## WORK INSTRUCTIONS
Quote, please, the line with "Reconstruct the object", the line with "const spineEndMargin = 1.5;", and every line between them, exactly and with nothing else.

## THE INPUT

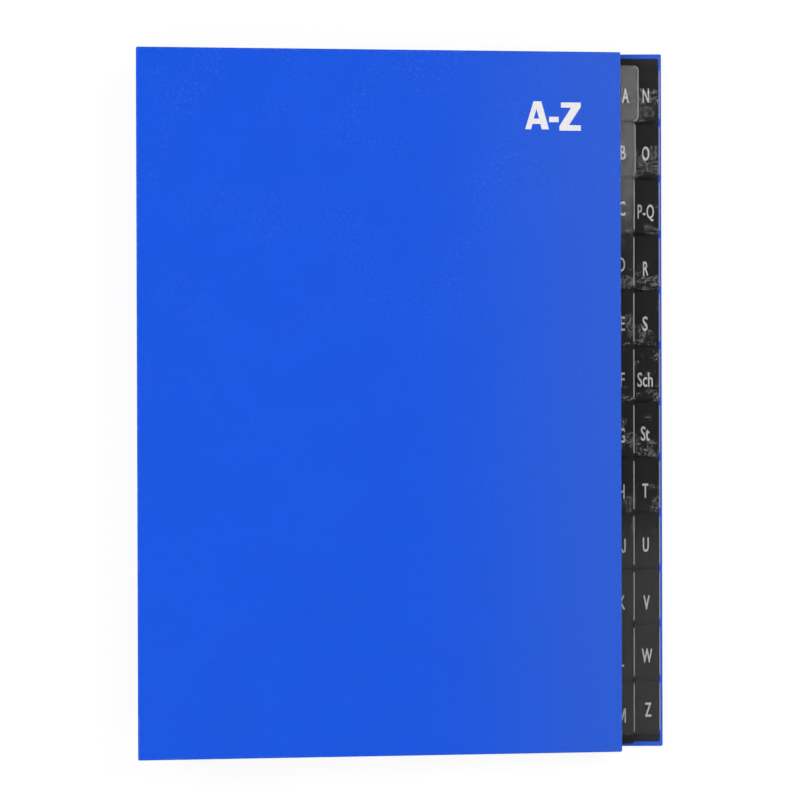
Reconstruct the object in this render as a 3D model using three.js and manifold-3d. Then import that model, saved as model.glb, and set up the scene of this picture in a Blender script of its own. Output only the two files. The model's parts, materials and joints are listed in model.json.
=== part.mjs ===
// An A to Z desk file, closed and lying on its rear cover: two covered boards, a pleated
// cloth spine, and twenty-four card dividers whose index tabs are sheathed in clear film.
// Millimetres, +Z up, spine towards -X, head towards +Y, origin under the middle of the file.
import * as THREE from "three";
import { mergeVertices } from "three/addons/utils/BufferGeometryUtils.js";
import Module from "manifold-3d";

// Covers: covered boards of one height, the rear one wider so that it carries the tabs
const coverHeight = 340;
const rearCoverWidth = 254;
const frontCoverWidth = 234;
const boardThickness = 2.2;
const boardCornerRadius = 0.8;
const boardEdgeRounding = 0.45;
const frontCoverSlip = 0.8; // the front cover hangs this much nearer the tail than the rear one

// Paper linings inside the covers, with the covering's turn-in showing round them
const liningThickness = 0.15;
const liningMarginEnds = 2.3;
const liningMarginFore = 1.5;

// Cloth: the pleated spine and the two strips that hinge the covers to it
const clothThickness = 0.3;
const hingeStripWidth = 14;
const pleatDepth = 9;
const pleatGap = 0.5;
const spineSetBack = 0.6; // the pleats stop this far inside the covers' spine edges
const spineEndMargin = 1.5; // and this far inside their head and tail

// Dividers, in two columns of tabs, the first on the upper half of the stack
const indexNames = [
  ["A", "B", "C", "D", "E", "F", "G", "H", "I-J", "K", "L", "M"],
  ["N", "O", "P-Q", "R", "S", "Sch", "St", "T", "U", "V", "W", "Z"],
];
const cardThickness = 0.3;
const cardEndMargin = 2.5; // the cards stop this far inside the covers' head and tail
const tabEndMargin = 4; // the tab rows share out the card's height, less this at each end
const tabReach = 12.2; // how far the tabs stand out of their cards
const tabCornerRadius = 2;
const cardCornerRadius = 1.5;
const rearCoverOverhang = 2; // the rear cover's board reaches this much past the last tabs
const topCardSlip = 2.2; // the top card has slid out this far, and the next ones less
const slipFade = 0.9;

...

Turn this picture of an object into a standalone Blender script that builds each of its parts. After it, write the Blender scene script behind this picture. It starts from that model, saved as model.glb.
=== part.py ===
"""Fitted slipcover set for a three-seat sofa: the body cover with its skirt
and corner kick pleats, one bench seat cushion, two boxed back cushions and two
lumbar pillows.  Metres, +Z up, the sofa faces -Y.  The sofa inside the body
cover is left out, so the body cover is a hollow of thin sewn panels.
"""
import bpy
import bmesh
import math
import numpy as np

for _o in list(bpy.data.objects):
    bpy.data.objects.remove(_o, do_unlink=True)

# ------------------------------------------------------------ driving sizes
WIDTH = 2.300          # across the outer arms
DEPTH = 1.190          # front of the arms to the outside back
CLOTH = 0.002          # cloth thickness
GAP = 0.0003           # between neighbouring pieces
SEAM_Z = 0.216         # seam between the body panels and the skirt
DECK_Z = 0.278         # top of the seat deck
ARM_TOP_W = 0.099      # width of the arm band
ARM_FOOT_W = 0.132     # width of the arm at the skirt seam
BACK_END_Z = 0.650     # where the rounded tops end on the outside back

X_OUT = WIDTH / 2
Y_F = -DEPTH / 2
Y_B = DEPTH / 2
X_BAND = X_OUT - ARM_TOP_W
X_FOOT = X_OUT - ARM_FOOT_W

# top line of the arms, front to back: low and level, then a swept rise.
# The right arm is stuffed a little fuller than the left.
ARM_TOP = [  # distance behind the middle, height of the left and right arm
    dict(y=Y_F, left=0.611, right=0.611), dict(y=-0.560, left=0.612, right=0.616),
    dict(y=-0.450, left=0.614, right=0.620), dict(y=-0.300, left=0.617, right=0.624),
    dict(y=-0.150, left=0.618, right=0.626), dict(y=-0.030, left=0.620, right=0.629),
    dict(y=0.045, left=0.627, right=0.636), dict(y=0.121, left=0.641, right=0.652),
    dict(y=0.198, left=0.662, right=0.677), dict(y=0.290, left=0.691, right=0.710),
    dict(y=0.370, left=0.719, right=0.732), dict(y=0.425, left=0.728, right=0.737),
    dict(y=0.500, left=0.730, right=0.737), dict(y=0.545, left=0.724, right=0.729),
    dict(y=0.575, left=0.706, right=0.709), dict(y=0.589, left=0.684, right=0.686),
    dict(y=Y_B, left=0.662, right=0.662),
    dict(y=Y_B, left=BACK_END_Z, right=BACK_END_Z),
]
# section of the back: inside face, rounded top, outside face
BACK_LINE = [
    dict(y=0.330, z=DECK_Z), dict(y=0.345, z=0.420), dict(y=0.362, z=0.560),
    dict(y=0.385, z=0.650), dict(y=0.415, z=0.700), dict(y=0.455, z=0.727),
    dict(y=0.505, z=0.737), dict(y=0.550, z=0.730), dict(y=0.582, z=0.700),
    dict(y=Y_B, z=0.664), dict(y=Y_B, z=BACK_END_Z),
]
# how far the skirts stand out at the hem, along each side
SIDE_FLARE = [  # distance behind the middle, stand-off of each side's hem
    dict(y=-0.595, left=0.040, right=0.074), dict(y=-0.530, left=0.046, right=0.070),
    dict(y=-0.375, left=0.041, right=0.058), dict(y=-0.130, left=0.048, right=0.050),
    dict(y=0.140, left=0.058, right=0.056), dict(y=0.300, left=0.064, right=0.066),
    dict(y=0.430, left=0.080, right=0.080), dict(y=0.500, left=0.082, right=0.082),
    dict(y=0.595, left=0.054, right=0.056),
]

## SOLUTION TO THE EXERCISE
Reconstruct the object in this render as a 3D model using three.js and manifold-3d. Then import that model, saved as model.glb, and set up the scene of this picture in a Blender script of its own. Output only the two files. The model's parts, materials and joints are listed in model.json.
=== part.mjs ===
// An A to Z desk file, closed and lying on its rear cover: two covered boards, a pleated
// cloth spine, and twenty-four card dividers whose index tabs are sheathed in clear film.
// Millimetres, +Z up, spine towards -X, head towards +Y, origin under the middle of the file.
import * as THREE from "three";
import { mergeVertices } from "three/addons/utils/BufferGeometryUtils.js";
import Module from "manifold-3d";

// Covers: covered boards of one height, the rear one wider so that it carries the tabs
const coverHeight = 340;
const rearCoverWidth = 254;
const frontCoverWidth = 234;
const boardThickness = 2.2;
const boardCornerRadius = 0.8;
const boardEdgeRounding = 0.45;
const frontCoverSlip = 0.8; // the front cover hangs this much nearer the tail than the rear one

// Paper linings inside the covers, with the covering's turn-in showing round them
const liningThickness = 0.15;
const liningMarginEnds = 2.3;
const liningMarginFore = 1.5;

// Cloth: the pleated spine and the two strips that hinge the covers to it
const clothThickness = 0.3;
const hingeStripWidth = 14;
const pleatDepth = 9;
const pleatGap = 0.5;
const spineSetBack = 0.6; // the pleats stop this far inside the covers' spine edges
const spineEndMargin = 1.5; // and this far inside their head and tail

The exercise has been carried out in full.